__Task brief__:
Quote exactly the lines between the line containing "rear_housing();" and the line containing "if empty is", counting those two lines as part of the range. Leave the rest out.

## start Dataset rows

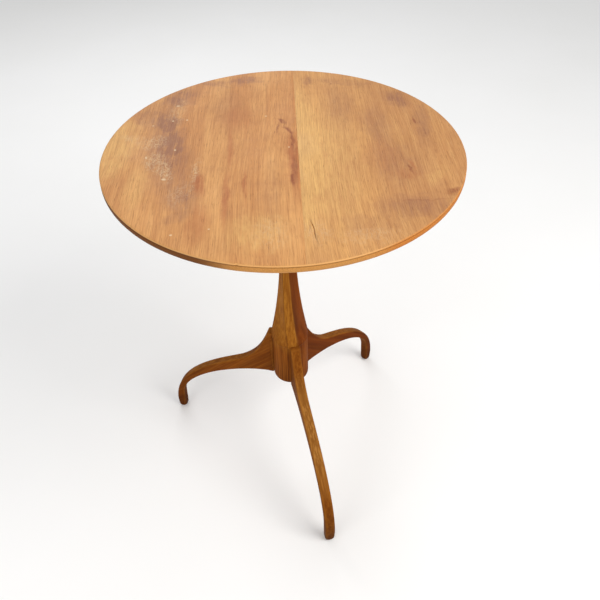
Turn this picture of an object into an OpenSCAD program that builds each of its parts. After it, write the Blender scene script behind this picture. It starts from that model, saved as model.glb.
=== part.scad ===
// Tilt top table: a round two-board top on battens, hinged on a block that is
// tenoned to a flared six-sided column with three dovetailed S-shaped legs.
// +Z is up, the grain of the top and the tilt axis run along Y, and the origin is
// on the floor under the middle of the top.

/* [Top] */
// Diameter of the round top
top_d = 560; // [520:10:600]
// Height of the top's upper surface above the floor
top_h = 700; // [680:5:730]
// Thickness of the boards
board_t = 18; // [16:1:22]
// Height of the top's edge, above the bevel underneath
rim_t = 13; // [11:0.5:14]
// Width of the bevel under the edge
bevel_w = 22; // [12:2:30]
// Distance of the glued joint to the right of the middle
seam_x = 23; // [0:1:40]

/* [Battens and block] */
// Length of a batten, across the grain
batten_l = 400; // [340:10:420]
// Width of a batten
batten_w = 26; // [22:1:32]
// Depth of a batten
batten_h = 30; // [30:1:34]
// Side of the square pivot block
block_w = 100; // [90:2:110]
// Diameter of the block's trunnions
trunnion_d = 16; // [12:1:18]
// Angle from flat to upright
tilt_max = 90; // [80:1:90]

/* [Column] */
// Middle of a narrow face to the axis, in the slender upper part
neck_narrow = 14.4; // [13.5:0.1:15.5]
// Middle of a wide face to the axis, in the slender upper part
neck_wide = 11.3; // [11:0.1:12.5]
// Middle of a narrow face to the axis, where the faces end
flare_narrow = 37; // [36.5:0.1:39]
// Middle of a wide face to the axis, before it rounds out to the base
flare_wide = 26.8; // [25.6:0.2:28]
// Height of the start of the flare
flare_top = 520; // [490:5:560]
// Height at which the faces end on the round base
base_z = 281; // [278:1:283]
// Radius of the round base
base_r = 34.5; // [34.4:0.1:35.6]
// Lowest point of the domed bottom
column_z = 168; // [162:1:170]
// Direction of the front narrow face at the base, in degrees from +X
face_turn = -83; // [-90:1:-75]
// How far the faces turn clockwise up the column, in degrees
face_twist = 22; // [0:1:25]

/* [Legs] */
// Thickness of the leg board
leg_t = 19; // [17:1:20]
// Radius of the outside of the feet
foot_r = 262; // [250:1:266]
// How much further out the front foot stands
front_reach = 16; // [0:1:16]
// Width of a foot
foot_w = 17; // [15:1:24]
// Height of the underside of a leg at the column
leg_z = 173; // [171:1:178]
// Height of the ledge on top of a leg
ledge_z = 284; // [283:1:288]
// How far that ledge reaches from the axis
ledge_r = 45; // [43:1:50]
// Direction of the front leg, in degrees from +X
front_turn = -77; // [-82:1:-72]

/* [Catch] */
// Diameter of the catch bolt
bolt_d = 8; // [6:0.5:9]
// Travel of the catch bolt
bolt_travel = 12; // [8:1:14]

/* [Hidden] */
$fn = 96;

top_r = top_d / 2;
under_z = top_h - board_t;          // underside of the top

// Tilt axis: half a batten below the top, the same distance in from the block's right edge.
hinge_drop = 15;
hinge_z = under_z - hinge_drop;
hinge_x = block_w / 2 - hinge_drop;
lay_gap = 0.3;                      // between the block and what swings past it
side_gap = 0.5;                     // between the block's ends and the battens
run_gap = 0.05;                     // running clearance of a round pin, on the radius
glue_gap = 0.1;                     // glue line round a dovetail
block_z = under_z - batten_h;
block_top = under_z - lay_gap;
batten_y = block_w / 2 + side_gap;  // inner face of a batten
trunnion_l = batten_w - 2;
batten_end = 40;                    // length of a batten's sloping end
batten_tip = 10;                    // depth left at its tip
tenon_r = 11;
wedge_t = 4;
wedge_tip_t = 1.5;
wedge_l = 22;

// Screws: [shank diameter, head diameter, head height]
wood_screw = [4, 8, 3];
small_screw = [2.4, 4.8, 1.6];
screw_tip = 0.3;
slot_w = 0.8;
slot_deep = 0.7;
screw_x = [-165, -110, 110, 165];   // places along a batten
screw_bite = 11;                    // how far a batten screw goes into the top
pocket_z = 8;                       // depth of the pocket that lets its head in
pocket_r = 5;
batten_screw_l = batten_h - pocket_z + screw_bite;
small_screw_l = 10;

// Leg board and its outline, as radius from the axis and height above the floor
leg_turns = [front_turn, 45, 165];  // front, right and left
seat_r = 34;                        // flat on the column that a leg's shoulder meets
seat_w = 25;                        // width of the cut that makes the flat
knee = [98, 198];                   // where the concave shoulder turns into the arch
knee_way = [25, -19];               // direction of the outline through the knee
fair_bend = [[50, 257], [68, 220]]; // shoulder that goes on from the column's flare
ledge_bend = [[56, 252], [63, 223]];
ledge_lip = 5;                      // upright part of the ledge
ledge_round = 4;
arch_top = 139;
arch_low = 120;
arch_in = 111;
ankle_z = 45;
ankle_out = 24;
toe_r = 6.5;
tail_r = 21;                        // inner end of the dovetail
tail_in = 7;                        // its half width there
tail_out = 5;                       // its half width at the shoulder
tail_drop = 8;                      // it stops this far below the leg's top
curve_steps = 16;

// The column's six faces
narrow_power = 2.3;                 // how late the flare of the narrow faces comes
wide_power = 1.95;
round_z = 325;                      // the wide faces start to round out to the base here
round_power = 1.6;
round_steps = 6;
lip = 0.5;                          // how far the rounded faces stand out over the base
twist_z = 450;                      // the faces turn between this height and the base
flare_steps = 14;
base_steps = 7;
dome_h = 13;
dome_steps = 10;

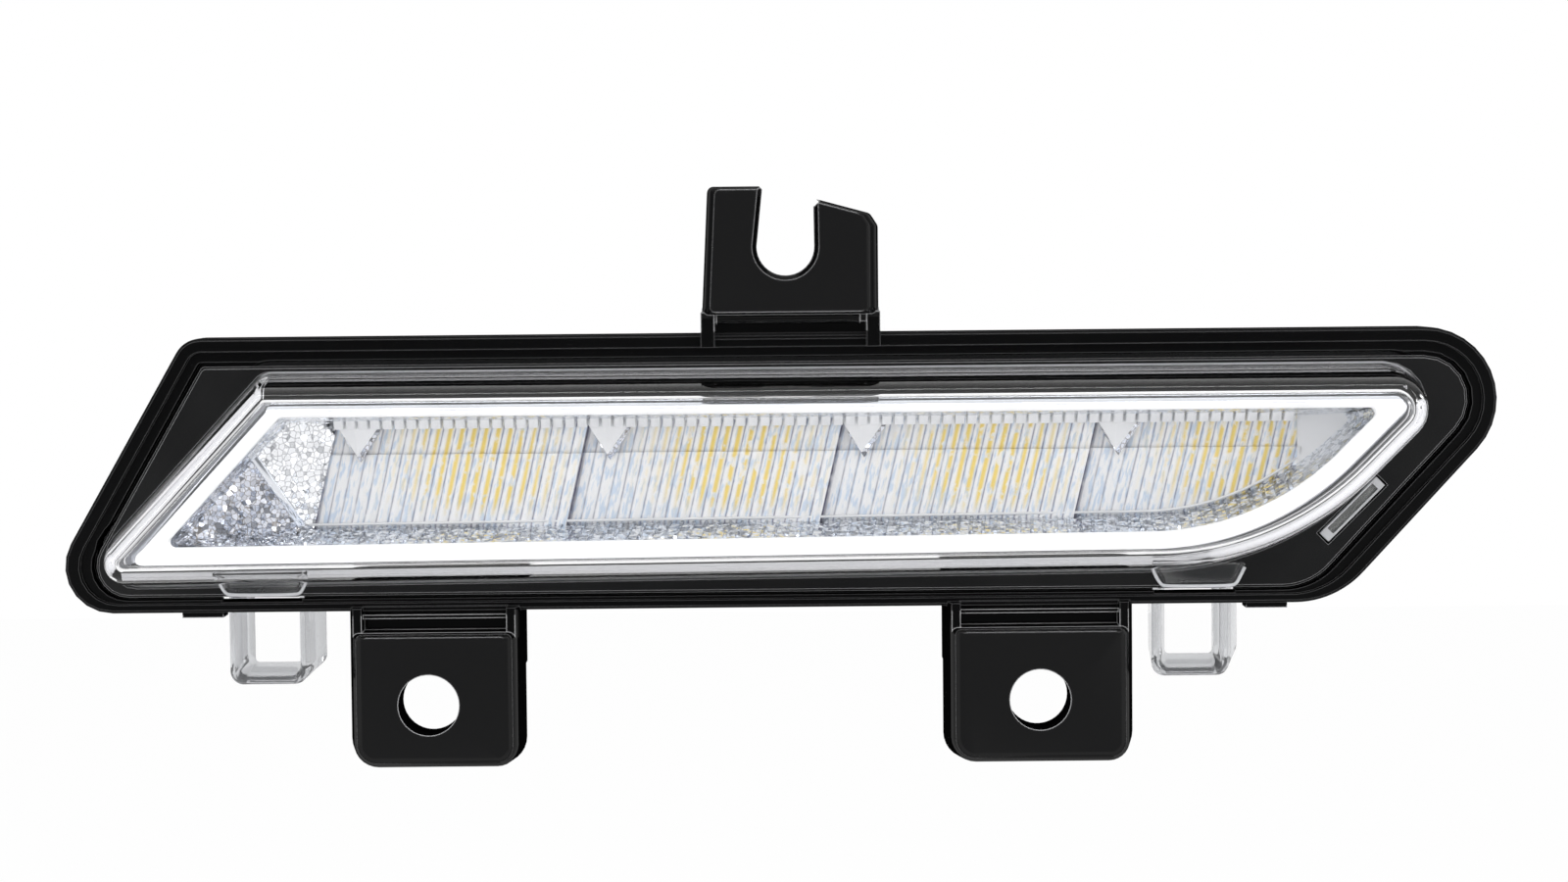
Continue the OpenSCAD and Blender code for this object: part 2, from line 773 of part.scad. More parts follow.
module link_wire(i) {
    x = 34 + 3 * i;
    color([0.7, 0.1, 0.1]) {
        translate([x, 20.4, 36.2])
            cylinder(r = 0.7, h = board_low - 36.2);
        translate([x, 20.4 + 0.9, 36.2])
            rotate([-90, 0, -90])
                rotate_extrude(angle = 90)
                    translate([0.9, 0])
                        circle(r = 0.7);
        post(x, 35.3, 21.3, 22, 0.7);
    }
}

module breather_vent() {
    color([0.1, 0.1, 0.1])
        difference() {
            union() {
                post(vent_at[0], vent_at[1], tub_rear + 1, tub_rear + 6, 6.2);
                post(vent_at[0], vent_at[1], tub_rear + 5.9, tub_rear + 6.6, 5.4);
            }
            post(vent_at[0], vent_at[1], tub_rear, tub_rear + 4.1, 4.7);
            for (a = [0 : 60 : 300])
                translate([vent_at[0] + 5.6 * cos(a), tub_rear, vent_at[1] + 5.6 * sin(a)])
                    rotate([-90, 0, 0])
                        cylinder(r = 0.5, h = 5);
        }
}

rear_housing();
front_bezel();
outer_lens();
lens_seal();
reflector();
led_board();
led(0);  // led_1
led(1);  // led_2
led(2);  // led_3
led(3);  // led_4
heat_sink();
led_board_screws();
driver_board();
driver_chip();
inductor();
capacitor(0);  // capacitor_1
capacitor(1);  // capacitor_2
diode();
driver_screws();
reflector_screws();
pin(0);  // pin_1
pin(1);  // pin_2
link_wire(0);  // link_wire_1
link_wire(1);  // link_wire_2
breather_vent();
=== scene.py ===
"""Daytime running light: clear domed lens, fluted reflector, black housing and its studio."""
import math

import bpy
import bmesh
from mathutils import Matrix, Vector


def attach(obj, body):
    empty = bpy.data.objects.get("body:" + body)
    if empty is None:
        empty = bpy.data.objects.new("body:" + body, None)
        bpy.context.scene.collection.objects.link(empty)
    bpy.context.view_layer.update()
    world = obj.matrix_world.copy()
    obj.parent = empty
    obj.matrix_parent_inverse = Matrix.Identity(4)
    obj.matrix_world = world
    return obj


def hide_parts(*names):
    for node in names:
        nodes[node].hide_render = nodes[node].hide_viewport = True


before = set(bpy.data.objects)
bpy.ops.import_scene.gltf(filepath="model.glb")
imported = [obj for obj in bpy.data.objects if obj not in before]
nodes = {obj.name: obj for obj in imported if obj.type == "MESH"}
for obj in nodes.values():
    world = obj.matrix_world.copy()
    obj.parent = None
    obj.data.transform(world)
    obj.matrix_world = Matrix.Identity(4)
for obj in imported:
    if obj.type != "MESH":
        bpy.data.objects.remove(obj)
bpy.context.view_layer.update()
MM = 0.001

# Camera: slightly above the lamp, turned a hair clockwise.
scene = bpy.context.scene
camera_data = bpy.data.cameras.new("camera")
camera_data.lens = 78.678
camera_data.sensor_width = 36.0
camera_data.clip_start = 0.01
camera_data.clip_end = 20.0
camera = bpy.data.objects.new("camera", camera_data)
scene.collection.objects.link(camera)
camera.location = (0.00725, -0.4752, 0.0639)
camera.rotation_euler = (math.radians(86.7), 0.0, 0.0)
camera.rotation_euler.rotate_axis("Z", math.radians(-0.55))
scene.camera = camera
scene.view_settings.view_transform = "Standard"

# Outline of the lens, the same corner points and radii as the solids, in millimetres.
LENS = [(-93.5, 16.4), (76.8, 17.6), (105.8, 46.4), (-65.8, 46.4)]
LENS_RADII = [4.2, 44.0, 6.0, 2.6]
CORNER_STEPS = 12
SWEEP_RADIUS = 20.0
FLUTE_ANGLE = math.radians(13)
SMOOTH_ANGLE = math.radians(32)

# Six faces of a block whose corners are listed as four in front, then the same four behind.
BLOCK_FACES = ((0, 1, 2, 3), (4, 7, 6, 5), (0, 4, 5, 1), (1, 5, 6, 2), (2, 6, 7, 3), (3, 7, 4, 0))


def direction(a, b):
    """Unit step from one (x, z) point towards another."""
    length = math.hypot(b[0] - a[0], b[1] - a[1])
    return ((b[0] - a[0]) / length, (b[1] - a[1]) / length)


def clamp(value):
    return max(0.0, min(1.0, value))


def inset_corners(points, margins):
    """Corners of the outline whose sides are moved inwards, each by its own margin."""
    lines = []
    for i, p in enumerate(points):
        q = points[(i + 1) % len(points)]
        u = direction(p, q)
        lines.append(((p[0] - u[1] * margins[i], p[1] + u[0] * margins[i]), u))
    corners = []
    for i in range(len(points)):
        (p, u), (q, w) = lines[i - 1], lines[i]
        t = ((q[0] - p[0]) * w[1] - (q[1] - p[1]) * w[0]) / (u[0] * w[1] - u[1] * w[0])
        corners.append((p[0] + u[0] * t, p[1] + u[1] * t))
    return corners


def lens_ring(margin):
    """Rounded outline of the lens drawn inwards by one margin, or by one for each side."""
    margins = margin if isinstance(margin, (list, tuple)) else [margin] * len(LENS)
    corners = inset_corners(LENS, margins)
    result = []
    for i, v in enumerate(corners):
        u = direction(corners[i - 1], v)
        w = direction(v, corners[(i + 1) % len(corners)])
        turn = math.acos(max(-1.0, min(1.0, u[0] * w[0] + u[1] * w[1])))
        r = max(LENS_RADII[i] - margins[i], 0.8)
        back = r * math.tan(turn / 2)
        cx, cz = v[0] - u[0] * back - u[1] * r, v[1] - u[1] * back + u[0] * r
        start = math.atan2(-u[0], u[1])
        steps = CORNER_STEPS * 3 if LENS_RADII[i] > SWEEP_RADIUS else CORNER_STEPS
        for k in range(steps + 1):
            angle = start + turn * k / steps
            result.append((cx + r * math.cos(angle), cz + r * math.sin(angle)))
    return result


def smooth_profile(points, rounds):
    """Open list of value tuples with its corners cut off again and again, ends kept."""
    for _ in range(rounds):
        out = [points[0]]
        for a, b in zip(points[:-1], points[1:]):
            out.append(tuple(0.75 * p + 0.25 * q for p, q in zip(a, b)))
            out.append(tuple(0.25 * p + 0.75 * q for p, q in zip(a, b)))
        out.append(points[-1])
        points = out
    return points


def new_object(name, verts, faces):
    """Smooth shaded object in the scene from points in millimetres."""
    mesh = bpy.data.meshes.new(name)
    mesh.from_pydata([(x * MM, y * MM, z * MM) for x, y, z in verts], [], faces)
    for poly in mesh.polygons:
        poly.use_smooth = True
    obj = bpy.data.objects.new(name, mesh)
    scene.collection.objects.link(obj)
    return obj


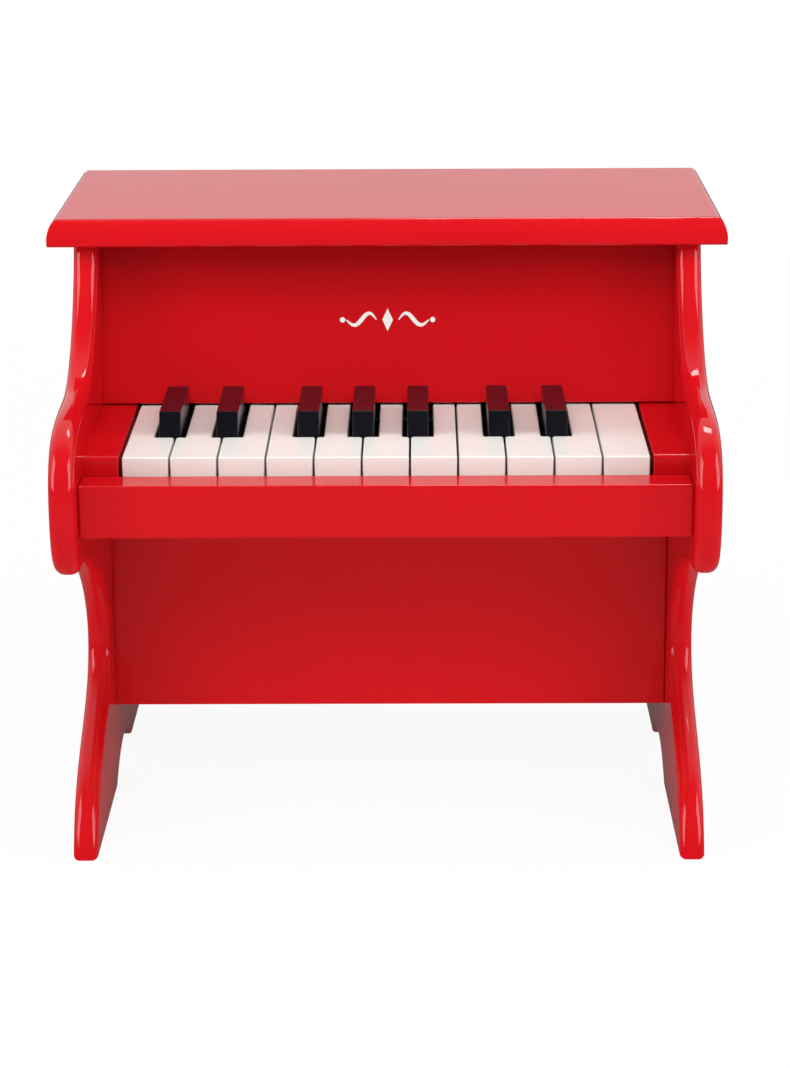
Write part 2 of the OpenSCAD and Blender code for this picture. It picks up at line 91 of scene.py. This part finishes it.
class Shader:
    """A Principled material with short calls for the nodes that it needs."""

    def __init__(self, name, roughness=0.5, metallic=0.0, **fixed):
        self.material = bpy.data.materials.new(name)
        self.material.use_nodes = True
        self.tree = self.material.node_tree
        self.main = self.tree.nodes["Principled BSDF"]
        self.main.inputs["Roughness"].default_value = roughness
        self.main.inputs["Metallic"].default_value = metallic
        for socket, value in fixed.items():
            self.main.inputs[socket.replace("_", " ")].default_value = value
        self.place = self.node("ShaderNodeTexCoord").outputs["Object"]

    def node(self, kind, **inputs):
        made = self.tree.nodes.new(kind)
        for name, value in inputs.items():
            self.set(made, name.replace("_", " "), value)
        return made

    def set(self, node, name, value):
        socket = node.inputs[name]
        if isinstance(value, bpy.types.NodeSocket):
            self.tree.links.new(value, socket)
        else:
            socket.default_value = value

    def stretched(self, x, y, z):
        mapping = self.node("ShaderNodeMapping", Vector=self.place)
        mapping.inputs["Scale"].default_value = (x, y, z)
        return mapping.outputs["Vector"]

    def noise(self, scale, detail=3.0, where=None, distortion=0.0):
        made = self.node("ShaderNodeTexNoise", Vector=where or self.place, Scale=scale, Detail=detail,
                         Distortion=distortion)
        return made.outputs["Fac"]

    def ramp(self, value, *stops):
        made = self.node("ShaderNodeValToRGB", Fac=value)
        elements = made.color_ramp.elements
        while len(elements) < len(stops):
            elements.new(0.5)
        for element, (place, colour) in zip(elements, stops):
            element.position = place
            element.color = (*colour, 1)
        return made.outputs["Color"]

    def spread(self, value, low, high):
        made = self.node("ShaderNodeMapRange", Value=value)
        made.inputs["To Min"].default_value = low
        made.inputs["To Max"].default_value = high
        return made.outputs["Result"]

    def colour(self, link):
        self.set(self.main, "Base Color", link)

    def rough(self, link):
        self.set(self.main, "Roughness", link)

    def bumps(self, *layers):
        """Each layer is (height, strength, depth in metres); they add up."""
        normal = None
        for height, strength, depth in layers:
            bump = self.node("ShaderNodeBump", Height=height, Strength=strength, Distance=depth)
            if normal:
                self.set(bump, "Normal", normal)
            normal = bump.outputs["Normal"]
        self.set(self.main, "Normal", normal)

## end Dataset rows

__Written response__:
rear_housing();
front_bezel();
outer_lens();
lens_seal();
reflector();
led_board();
led(0);  // led_1
led(1);  // led_2
led(2);  // led_3
led(3);  // led_4
heat_sink();
led_board_screws();
driver_board();
driver_chip();
inductor();
capacitor(0);  // capacitor_1
capacitor(1);  // capacitor_2
diode();
driver_screws();
reflector_screws();
pin(0);  // pin_1
pin(1);  // pin_2
link_wire(0);  // link_wire_1
link_wire(1);  // link_wire_2
breather_vent();
=== scene.py ===
"""Daytime running light: clear domed lens, fluted reflector, black housing and its studio."""
import math

import bpy
import bmesh
from mathutils import Matrix, Vector


def attach(obj, body):
    empty = bpy.data.objects.get("body:" + body)
    if empty is None:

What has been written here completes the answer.